## Written task
Copy exactly the block of lines between the one containing "# Rubber bumpers behind the corner castings" and the one containing "return low, high", inclusive.

## The data
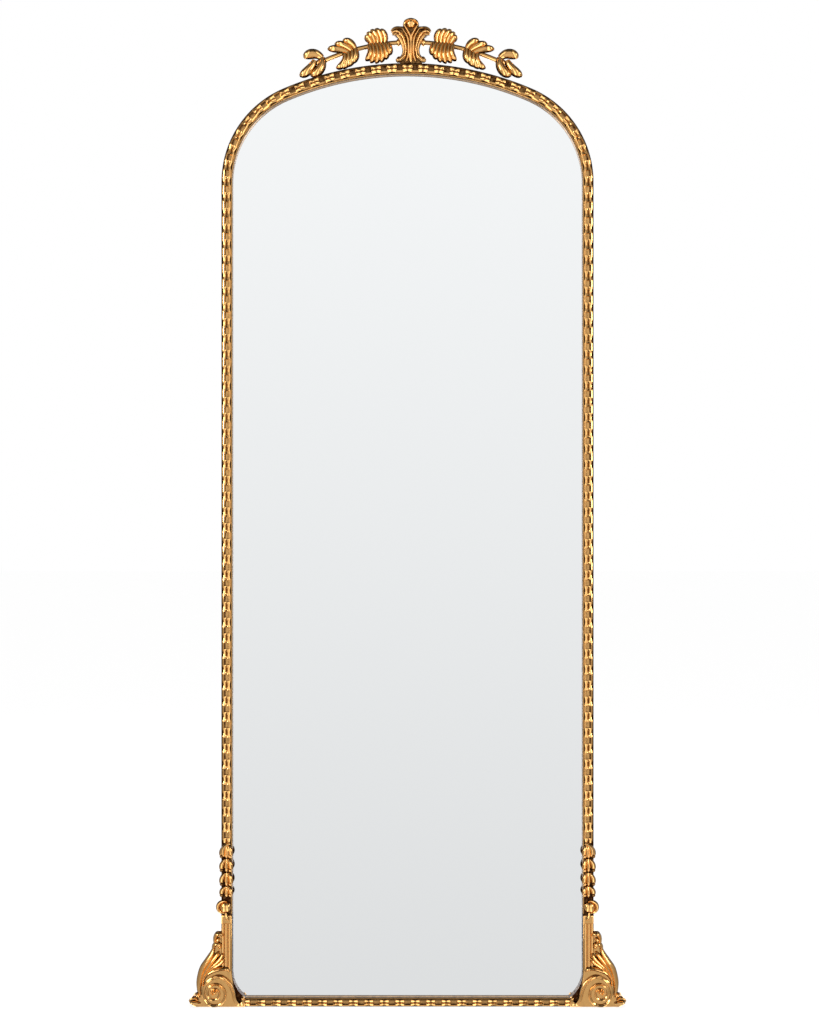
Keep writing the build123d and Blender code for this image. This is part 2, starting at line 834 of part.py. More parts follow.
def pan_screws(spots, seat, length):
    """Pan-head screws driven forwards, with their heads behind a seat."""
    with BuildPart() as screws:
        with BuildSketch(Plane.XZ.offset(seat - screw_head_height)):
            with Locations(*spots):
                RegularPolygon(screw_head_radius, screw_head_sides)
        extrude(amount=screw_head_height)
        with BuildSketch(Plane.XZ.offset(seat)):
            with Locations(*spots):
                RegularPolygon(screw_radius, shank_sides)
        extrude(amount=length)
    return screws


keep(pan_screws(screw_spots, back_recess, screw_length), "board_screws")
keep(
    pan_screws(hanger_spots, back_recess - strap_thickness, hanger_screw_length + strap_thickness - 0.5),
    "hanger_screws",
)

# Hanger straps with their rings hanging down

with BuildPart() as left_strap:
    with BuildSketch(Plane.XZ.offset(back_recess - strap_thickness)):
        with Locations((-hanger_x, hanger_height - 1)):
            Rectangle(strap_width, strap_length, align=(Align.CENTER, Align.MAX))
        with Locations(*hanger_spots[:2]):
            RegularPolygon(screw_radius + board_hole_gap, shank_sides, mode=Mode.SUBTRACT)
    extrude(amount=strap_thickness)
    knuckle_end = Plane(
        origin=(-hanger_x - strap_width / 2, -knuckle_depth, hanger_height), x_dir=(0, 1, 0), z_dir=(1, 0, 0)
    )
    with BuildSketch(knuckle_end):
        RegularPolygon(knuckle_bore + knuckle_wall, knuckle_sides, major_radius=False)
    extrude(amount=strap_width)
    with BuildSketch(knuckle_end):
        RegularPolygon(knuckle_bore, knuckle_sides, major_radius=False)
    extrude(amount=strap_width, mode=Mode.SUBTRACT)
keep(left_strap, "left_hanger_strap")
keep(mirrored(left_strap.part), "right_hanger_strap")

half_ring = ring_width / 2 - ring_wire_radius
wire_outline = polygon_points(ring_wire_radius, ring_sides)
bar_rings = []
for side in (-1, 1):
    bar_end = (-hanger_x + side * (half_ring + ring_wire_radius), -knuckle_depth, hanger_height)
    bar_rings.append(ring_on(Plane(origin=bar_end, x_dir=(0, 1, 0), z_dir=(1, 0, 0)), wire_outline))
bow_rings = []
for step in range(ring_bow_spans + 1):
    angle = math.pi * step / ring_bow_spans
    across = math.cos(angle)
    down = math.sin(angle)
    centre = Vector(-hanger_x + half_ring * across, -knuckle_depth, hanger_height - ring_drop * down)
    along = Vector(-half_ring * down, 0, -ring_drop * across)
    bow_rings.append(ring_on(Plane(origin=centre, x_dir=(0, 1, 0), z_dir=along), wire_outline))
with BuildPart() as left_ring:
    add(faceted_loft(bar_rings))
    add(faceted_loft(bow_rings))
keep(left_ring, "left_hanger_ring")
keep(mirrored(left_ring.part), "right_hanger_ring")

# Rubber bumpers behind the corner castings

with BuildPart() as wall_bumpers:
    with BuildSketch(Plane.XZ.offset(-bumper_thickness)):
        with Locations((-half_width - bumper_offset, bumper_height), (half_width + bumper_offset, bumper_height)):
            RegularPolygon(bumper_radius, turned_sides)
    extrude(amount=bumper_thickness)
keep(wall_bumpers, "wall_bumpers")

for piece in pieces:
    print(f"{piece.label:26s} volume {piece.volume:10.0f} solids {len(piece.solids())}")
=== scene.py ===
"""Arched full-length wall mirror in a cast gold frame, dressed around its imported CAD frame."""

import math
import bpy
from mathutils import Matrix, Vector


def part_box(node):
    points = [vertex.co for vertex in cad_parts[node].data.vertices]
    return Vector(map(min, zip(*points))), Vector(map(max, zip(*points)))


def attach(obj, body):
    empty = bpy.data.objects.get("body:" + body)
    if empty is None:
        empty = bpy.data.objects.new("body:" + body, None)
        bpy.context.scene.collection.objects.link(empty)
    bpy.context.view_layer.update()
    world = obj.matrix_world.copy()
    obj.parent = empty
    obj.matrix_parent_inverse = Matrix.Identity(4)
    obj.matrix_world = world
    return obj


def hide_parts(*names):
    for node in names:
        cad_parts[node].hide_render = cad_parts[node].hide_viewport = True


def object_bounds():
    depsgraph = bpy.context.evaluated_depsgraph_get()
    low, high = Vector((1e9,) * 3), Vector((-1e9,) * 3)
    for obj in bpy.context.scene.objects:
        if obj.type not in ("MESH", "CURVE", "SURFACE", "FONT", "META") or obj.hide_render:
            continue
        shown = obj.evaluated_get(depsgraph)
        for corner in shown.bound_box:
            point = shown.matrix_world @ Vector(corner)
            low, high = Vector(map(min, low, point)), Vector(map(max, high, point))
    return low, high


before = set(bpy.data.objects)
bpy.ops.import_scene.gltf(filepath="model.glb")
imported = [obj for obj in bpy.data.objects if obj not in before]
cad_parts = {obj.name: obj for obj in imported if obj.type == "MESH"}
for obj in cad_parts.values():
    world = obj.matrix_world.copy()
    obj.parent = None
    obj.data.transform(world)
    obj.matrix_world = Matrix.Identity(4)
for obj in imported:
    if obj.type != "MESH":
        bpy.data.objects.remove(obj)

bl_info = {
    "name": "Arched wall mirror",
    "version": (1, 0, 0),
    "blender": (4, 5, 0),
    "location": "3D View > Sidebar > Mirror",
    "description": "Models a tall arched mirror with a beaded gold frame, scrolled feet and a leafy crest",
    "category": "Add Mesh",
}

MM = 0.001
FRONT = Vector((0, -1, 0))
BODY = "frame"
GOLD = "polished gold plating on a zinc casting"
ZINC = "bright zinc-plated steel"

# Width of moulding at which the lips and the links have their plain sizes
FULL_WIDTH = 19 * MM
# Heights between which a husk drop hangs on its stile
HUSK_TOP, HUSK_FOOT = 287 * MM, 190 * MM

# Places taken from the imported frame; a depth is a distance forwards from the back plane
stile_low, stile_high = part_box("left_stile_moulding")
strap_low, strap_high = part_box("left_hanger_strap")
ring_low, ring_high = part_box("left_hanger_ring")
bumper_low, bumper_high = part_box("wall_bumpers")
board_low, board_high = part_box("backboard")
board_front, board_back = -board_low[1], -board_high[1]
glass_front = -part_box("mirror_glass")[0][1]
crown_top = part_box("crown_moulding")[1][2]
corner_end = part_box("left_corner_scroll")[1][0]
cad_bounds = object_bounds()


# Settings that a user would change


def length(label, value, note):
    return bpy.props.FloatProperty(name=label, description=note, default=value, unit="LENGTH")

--

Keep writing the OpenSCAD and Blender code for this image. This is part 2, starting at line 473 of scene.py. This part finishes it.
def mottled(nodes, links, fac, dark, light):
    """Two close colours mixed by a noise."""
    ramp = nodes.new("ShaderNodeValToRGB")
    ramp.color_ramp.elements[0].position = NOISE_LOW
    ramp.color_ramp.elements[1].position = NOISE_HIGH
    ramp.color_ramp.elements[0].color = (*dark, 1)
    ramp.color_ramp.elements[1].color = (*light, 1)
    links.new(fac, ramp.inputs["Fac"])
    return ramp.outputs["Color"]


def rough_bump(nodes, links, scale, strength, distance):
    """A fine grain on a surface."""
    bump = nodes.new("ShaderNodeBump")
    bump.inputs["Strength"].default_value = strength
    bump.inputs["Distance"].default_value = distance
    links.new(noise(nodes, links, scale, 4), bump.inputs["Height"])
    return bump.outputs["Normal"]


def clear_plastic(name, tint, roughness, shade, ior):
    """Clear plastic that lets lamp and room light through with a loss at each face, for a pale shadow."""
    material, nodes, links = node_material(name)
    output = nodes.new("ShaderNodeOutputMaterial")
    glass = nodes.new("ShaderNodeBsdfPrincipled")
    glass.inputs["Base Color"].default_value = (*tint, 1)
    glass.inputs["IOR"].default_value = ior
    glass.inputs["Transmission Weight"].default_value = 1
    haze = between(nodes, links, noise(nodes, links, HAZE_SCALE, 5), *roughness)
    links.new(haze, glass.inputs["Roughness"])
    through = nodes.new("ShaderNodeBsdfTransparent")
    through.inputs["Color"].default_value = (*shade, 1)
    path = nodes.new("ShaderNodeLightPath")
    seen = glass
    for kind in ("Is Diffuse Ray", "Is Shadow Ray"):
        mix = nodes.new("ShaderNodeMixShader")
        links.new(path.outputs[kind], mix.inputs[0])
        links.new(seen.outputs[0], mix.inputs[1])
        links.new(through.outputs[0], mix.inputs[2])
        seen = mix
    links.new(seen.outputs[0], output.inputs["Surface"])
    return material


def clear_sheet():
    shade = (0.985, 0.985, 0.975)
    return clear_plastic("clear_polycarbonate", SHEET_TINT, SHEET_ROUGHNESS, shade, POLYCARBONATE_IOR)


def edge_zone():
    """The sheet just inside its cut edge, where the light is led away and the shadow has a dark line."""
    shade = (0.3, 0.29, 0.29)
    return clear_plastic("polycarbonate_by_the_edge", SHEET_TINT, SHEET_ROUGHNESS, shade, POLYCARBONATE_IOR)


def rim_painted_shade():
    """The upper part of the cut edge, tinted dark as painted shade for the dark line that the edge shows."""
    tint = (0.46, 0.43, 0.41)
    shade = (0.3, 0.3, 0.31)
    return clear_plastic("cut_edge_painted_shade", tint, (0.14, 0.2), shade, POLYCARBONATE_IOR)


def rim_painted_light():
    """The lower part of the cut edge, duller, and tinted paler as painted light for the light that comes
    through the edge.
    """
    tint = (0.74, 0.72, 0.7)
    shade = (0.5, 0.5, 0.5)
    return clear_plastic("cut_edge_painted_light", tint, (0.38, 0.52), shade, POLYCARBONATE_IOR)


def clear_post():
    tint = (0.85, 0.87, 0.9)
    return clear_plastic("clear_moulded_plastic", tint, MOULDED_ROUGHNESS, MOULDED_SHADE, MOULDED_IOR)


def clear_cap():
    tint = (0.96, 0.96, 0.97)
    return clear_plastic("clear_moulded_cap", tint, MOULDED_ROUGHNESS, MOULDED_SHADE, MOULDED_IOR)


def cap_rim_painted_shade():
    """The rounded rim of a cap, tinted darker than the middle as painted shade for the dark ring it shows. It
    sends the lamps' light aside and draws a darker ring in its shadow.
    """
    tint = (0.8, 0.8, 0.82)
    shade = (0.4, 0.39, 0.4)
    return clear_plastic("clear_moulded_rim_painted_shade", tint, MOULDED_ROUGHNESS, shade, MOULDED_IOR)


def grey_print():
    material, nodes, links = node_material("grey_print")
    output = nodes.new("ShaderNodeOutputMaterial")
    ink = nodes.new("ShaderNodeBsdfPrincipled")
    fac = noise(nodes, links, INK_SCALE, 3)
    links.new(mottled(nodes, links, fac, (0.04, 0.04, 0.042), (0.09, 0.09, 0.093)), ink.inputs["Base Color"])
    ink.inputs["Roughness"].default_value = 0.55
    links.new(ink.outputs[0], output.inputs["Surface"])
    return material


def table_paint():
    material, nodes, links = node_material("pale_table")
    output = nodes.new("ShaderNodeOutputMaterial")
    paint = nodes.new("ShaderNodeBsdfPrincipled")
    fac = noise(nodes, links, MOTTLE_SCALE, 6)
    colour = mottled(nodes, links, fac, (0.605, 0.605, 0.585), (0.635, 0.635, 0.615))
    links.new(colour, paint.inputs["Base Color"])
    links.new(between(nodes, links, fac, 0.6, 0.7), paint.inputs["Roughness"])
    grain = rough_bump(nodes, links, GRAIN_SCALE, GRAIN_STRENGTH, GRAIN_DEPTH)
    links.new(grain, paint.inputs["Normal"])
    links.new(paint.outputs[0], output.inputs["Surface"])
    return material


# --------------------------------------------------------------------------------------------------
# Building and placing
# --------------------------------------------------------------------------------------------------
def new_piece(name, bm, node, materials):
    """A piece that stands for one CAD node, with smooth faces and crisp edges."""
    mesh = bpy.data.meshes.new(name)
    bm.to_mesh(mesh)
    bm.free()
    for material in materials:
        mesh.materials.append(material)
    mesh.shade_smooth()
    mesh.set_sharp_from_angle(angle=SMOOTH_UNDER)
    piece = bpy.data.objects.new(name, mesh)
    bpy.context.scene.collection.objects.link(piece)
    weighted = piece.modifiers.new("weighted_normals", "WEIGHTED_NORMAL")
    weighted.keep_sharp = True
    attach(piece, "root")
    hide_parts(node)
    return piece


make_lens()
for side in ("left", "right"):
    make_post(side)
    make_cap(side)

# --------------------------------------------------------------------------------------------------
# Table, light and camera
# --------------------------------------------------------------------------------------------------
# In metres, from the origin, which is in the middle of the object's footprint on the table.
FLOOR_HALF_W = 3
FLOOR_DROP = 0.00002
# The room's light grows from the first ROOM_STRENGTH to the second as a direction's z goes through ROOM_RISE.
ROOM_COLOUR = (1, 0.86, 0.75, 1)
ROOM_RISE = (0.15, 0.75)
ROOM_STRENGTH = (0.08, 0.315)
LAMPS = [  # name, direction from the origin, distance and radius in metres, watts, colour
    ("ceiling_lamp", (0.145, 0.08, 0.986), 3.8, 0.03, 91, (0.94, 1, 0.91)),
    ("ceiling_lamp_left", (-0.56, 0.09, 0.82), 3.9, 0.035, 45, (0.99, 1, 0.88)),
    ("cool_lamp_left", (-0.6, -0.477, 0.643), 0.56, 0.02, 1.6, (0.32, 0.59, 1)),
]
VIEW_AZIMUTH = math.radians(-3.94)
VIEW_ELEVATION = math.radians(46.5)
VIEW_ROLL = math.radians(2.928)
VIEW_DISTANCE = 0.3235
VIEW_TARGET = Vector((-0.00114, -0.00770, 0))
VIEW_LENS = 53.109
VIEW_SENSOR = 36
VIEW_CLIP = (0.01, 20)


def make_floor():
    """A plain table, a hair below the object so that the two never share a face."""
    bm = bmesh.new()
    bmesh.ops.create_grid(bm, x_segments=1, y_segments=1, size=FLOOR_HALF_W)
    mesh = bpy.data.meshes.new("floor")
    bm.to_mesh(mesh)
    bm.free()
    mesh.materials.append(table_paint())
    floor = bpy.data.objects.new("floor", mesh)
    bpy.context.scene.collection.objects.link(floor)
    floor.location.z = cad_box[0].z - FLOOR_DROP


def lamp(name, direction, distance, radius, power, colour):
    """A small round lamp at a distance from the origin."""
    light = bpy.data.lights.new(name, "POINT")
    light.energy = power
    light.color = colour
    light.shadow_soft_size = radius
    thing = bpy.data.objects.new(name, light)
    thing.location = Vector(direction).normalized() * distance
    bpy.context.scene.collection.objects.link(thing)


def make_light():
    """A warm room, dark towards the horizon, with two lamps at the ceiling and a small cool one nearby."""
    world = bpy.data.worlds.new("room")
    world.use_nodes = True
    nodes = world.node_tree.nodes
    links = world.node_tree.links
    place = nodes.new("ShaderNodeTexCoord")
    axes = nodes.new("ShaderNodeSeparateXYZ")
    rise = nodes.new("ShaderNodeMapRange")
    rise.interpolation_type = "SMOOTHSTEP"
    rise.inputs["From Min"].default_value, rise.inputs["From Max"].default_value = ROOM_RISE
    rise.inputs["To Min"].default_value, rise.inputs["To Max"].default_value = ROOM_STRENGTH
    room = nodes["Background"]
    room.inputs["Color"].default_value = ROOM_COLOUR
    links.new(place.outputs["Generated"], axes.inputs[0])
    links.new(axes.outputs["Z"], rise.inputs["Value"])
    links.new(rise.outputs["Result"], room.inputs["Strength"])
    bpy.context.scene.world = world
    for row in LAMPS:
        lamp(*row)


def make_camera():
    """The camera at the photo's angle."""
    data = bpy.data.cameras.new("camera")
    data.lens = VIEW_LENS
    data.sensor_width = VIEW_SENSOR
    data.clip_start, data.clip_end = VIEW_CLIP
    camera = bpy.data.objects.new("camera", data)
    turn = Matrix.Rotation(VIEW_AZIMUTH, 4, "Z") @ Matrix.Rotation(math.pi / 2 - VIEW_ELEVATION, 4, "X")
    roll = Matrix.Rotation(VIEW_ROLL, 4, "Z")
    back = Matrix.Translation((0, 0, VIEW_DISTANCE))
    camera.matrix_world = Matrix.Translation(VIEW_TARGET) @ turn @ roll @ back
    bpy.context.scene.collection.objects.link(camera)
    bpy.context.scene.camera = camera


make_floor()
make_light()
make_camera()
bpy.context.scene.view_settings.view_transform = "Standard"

## Result of the exercise
# Rubber bumpers behind the corner castings

with BuildPart() as wall_bumpers:
    with BuildSketch(Plane.XZ.offset(-bumper_thickness)):
        with Locations((-half_width - bumper_offset, bumper_height), (half_width + bumper_offset, bumper_height)):
            RegularPolygon(bumper_radius, turned_sides)
    extrude(amount=bumper_thickness)
keep(wall_bumpers, "wall_bumpers")

for piece in pieces:
    print(f"{piece.label:26s} volume {piece.volume:10.0f} solids {len(piece.solids())}")
=== scene.py ===
"""Arched full-length wall mirror in a cast gold frame, dressed around its imported CAD frame."""

import math
import bpy
from mathutils import Matrix, Vector


def part_box(node):
    points = [vertex.co for vertex in cad_parts[node].data.vertices]
    return Vector(map(min, zip(*points))), Vector(map(max, zip(*points)))


def attach(obj, body):
    empty = bpy.data.objects.get("body:" + body)
    if empty is None:
        empty = bpy.data.objects.new("body:" + body, None)
        bpy.context.scene.collection.objects.link(empty)
    bpy.context.view_layer.update()
    world = obj.matrix_world.copy()
    obj.parent = empty
    obj.matrix_parent_inverse = Matrix.Identity(4)
    obj.matrix_world = world
    return obj


def hide_parts(*names):
    for node in names:
        cad_parts[node].hide_render = cad_parts[node].hide_viewport = True


def object_bounds():
    depsgraph = bpy.context.evaluated_depsgraph_get()
    low, high = Vector((1e9,) * 3), Vector((-1e9,) * 3)
    for obj in bpy.context.scene.objects:
        if obj.type not in ("MESH", "CURVE", "SURFACE", "FONT", "META") or obj.hide_render:
            continue
        shown = obj.evaluated_get(depsgraph)
        for corner in shown.bound_box:
            point = shown.matrix_world @ Vector(corner)
            low, high = Vector(map(min, low, point)), Vector(map(max, high, point))
    return low, high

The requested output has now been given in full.